(WORK TO BE COMPLETED) Repeat each entry in full, exactly.

Rows from a 3D modeling dataset:
_____

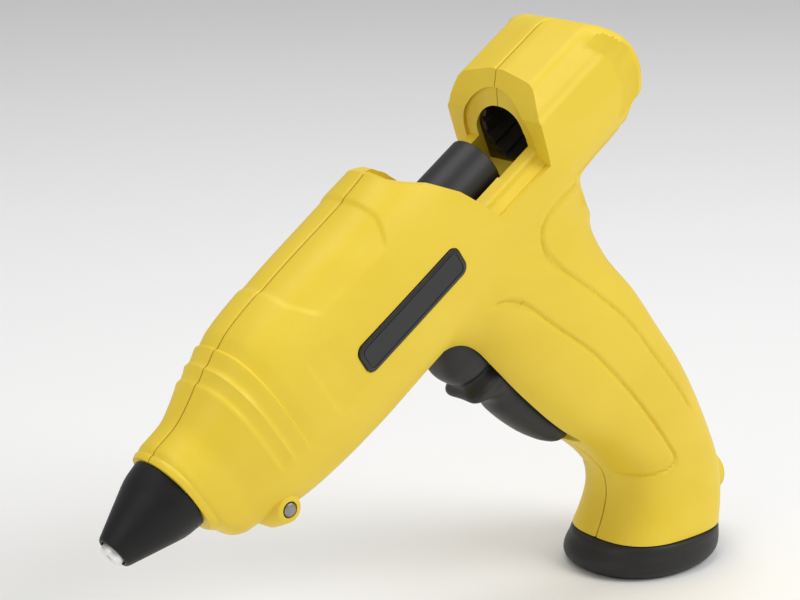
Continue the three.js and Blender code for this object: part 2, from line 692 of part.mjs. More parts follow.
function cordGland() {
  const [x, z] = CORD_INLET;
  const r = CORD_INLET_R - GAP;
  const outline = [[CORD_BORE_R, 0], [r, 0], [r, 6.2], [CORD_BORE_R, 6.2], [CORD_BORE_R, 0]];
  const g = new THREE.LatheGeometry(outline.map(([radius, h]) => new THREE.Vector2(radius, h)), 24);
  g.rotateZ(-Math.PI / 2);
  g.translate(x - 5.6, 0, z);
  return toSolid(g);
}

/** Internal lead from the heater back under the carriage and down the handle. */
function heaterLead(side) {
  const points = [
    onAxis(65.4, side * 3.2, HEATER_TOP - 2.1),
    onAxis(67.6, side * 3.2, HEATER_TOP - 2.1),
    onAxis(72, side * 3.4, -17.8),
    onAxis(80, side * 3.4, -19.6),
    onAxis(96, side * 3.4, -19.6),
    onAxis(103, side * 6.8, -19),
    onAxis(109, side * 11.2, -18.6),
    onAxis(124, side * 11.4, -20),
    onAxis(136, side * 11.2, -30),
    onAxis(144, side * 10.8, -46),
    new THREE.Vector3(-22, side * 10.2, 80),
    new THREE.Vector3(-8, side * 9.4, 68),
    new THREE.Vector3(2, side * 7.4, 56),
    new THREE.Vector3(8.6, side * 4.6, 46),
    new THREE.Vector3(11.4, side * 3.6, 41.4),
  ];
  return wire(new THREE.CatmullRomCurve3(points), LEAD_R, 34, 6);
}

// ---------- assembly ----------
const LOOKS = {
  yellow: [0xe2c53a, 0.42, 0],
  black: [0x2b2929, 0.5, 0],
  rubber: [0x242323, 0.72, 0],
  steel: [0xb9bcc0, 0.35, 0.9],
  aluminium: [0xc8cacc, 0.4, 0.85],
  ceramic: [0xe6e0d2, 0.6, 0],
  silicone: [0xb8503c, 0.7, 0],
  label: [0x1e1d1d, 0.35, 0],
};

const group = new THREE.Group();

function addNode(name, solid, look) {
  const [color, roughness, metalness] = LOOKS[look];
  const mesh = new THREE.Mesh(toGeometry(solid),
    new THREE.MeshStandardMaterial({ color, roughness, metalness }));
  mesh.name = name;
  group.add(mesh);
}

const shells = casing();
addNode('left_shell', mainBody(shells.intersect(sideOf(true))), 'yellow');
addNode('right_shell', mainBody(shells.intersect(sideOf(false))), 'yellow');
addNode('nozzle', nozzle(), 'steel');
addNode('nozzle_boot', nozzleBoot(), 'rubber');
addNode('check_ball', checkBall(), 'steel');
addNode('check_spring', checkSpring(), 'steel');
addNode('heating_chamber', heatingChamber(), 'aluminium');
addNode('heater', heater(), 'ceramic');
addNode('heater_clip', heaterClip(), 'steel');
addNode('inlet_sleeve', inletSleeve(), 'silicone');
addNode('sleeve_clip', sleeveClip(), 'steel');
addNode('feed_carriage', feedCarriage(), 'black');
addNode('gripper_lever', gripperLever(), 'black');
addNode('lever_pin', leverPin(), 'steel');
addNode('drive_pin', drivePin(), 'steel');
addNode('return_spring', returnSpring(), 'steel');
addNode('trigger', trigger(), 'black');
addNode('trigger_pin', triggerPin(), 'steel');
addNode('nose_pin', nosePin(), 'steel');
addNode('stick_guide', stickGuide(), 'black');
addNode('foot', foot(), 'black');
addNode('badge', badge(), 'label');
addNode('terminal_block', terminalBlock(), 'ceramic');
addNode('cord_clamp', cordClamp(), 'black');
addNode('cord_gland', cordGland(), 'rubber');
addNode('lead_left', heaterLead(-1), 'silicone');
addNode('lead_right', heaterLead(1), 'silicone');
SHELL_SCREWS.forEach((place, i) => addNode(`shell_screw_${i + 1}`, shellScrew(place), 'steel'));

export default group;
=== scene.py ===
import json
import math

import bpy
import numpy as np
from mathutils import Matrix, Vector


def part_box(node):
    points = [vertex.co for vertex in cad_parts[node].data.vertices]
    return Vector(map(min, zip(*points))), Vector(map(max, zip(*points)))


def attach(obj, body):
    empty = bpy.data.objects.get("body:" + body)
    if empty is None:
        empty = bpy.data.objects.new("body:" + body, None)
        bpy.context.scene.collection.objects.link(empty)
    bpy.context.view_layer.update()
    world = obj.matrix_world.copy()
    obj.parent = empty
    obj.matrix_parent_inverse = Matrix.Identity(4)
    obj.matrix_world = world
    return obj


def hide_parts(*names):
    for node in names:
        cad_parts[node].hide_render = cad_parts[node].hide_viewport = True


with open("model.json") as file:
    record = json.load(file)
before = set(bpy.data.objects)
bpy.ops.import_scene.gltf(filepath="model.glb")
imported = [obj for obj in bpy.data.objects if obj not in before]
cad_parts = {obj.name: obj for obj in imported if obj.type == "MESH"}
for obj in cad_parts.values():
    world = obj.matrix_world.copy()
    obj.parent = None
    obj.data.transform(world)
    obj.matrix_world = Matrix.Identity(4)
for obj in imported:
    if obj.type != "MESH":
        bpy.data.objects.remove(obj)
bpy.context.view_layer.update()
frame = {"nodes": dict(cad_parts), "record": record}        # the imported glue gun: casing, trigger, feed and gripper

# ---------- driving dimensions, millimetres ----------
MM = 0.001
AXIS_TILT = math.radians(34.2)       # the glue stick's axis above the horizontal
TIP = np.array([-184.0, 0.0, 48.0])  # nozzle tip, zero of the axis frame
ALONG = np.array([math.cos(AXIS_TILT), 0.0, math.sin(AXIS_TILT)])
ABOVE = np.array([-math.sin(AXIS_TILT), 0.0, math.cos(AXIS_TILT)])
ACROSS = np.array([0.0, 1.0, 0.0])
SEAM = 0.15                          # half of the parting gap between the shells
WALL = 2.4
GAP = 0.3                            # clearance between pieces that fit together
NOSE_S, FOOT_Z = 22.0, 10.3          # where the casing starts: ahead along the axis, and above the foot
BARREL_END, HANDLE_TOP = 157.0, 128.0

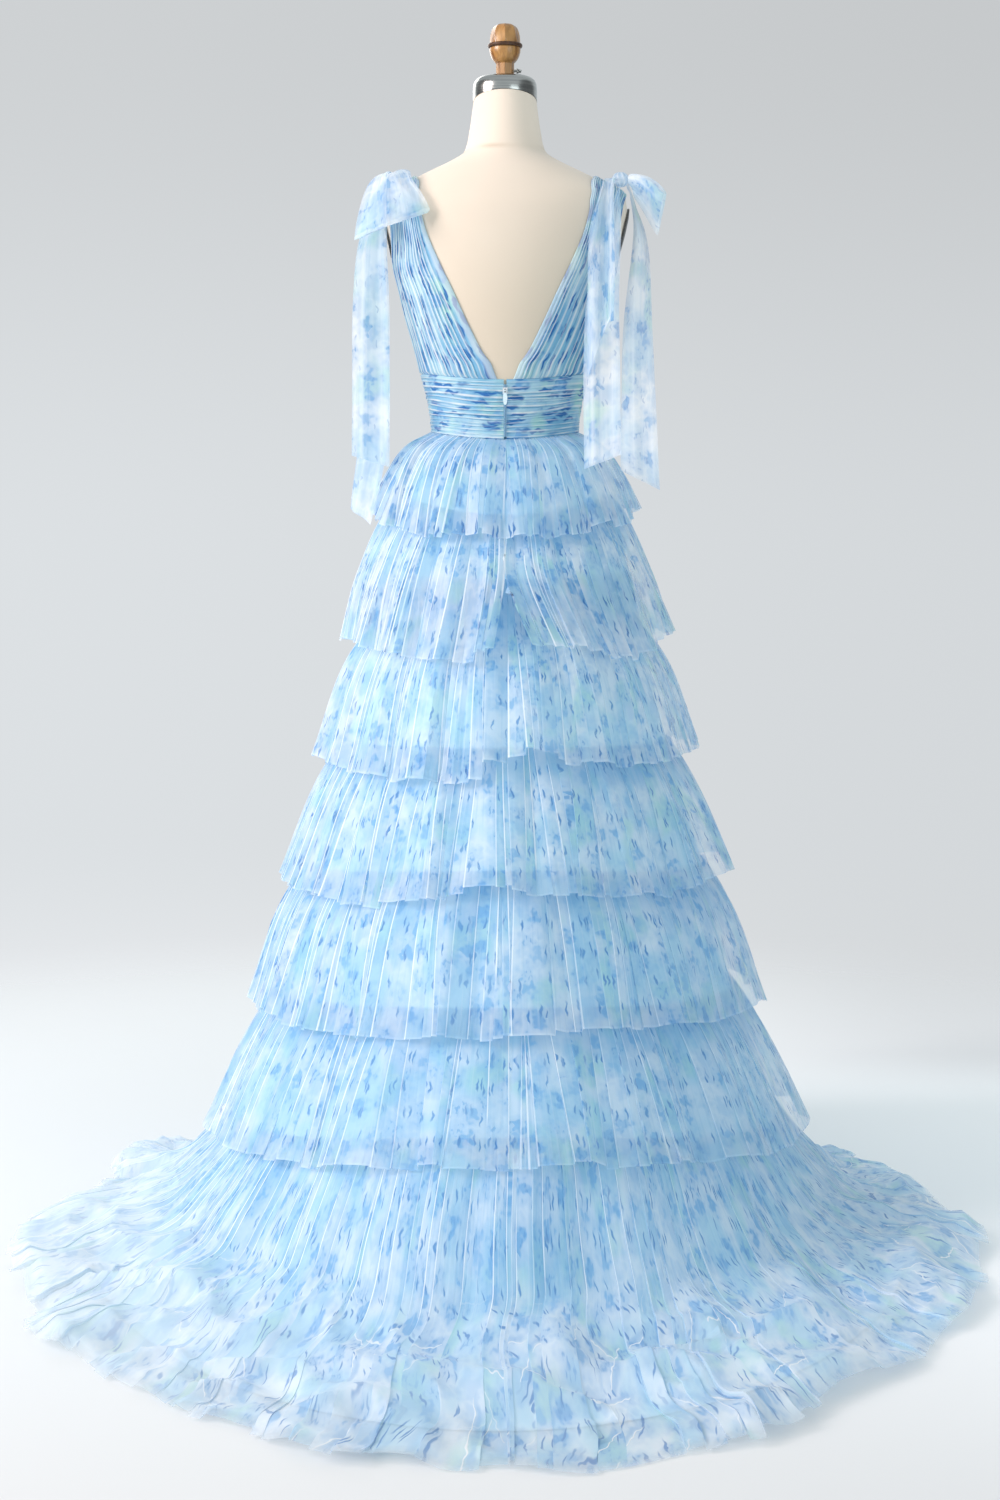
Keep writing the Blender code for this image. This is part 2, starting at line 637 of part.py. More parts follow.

_____

(SOLUTION TO THE EXERCISE)
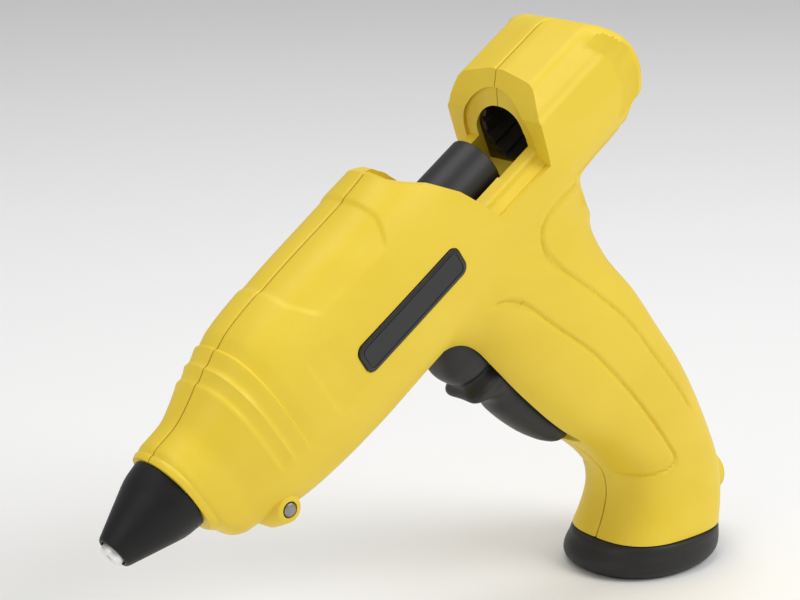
Continue the three.js and Blender code for this object: part 2, from line 692 of part.mjs. More parts follow.
function cordGland() {
  const [x, z] = CORD_INLET;
  const r = CORD_INLET_R - GAP;
  const outline = [[CORD_BORE_R, 0], [r, 0], [r, 6.2], [CORD_BORE_R, 6.2], [CORD_BORE_R, 0]];
  const g = new THREE.LatheGeometry(outline.map(([radius, h]) => new THREE.Vector2(radius, h)), 24);
  g.rotateZ(-Math.PI / 2);
  g.translate(x - 5.6, 0, z);
  return toSolid(g);
}

/** Internal lead from the heater back under the carriage and down the handle. */
function heaterLead(side) {
  const points = [
    onAxis(65.4, side * 3.2, HEATER_TOP - 2.1),
    onAxis(67.6, side * 3.2, HEATER_TOP - 2.1),
    onAxis(72, side * 3.4, -17.8),
    onAxis(80, side * 3.4, -19.6),
    onAxis(96, side * 3.4, -19.6),
    onAxis(103, side * 6.8, -19),
    onAxis(109, side * 11.2, -18.6),
    onAxis(124, side * 11.4, -20),
    onAxis(136, side * 11.2, -30),
    onAxis(144, side * 10.8, -46),
    new THREE.Vector3(-22, side * 10.2, 80),
    new THREE.Vector3(-8, side * 9.4, 68),
    new THREE.Vector3(2, side * 7.4, 56),
    new THREE.Vector3(8.6, side * 4.6, 46),
    new THREE.Vector3(11.4, side * 3.6, 41.4),
  ];
  return wire(new THREE.CatmullRomCurve3(points), LEAD_R, 34, 6);
}

// ---------- assembly ----------
const LOOKS = {
  yellow: [0xe2c53a, 0.42, 0],
  black: [0x2b2929, 0.5, 0],
  rubber: [0x242323, 0.72, 0],
  steel: [0xb9bcc0, 0.35, 0.9],
  aluminium: [0xc8cacc, 0.4, 0.85],
  ceramic: [0xe6e0d2, 0.6, 0],
  silicone: [0xb8503c, 0.7, 0],
  label: [0x1e1d1d, 0.35, 0],
};

const group = new THREE.Group();

function addNode(name, solid, look) {
  const [color, roughness, metalness] = LOOKS[look];
  const mesh = new THREE.Mesh(toGeometry(solid),
    new THREE.MeshStandardMaterial({ color, roughness, metalness }));
  mesh.name = name;
  group.add(mesh);
}

const shells = casing();
addNode('left_shell', mainBody(shells.intersect(sideOf(true))), 'yellow');
addNode('right_shell', mainBody(shells.intersect(sideOf(false))), 'yellow');
addNode('nozzle', nozzle(), 'steel');
addNode('nozzle_boot', nozzleBoot(), 'rubber');
addNode('check_ball', checkBall(), 'steel');
addNode('check_spring', checkSpring(), 'steel');
addNode('heating_chamber', heatingChamber(), 'aluminium');
addNode('heater', heater(), 'ceramic');
addNode('heater_clip', heaterClip(), 'steel');
addNode('inlet_sleeve', inletSleeve(), 'silicone');
addNode('sleeve_clip', sleeveClip(), 'steel');
addNode('feed_carriage', feedCarriage(), 'black');
addNode('gripper_lever', gripperLever(), 'black');
addNode('lever_pin', leverPin(), 'steel');
addNode('drive_pin', drivePin(), 'steel');
addNode('return_spring', returnSpring(), 'steel');
addNode('trigger', trigger(), 'black');
addNode('trigger_pin', triggerPin(), 'steel');
addNode('nose_pin', nosePin(), 'steel');
addNode('stick_guide', stickGuide(), 'black');
addNode('foot', foot(), 'black');
addNode('badge', badge(), 'label');
addNode('terminal_block', terminalBlock(), 'ceramic');
addNode('cord_clamp', cordClamp(), 'black');
addNode('cord_gland', cordGland(), 'rubber');
addNode('lead_left', heaterLead(-1), 'silicone');
addNode('lead_right', heaterLead(1), 'silicone');
SHELL_SCREWS.forEach((place, i) => addNode(`shell_screw_${i + 1}`, shellScrew(place), 'steel'));

export default group;
=== scene.py ===
import json
import math

import bpy
import numpy as np
from mathutils import Matrix, Vector


def part_box(node):
    points = [vertex.co for vertex in cad_parts[node].data.vertices]
    return Vector(map(min, zip(*points))), Vector(map(max, zip(*points)))


def attach(obj, body):
    empty = bpy.data.objects.get("body:" + body)
    if empty is None:
        empty = bpy.data.objects.new("body:" + body, None)
        bpy.context.scene.collection.objects.link(empty)
    bpy.context.view_layer.update()
    world = obj.matrix_world.copy()
    obj.parent = empty
    obj.matrix_parent_inverse = Matrix.Identity(4)
    obj.matrix_world = world
    return obj


def hide_parts(*names):
    for node in names:
        cad_parts[node].hide_render = cad_parts[node].hide_viewport = True


with open("model.json") as file:
    record = json.load(file)
before = set(bpy.data.objects)
bpy.ops.import_scene.gltf(filepath="model.glb")
imported = [obj for obj in bpy.data.objects if obj not in before]
cad_parts = {obj.name: obj for obj in imported if obj.type == "MESH"}
for obj in cad_parts.values():
    world = obj.matrix_world.copy()
    obj.parent = None
    obj.data.transform(world)
    obj.matrix_world = Matrix.Identity(4)
for obj in imported:
    if obj.type != "MESH":
        bpy.data.objects.remove(obj)
bpy.context.view_layer.update()
frame = {"nodes": dict(cad_parts), "record": record}        # the imported glue gun: casing, trigger, feed and gripper

# ---------- driving dimensions, millimetres ----------
MM = 0.001
AXIS_TILT = math.radians(34.2)       # the glue stick's axis above the horizontal
TIP = np.array([-184.0, 0.0, 48.0])  # nozzle tip, zero of the axis frame
ALONG = np.array([math.cos(AXIS_TILT), 0.0, math.sin(AXIS_TILT)])
ABOVE = np.array([-math.sin(AXIS_TILT), 0.0, math.cos(AXIS_TILT)])
ACROSS = np.array([0.0, 1.0, 0.0])
SEAM = 0.15                          # half of the parting gap between the shells
WALL = 2.4
GAP = 0.3                            # clearance between pieces that fit together
NOSE_S, FOOT_Z = 22.0, 10.3          # where the casing starts: ahead along the axis, and above the foot
BARREL_END, HANDLE_TOP = 157.0, 128.0

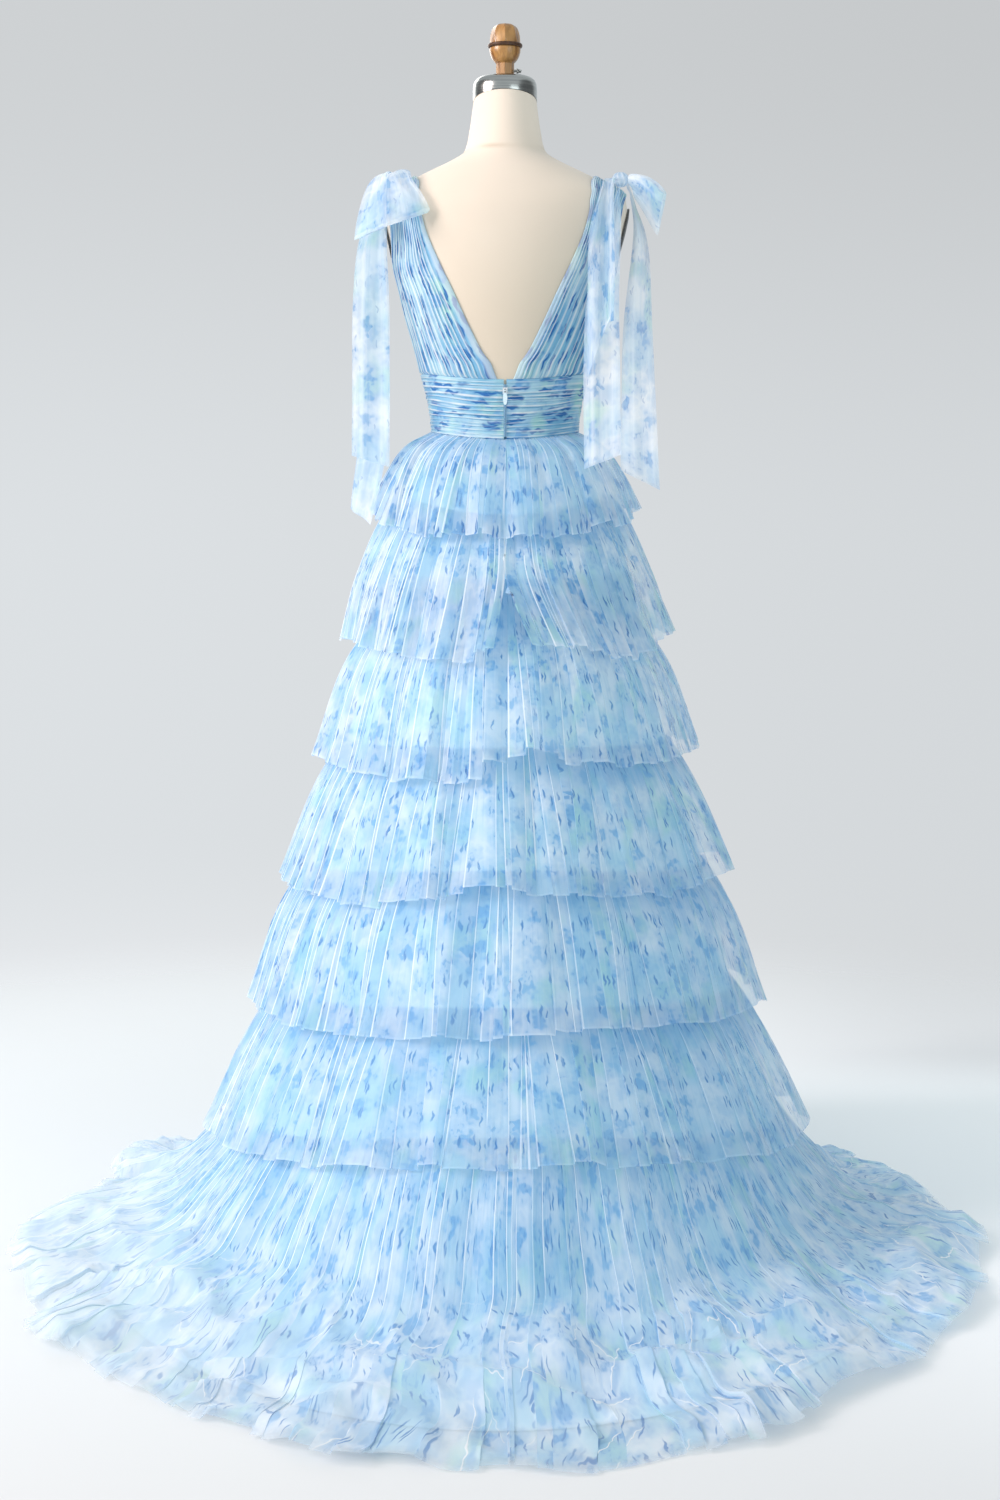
Keep writing the Blender code for this image. This is part 2, starting at line 637 of part.py. More parts follow.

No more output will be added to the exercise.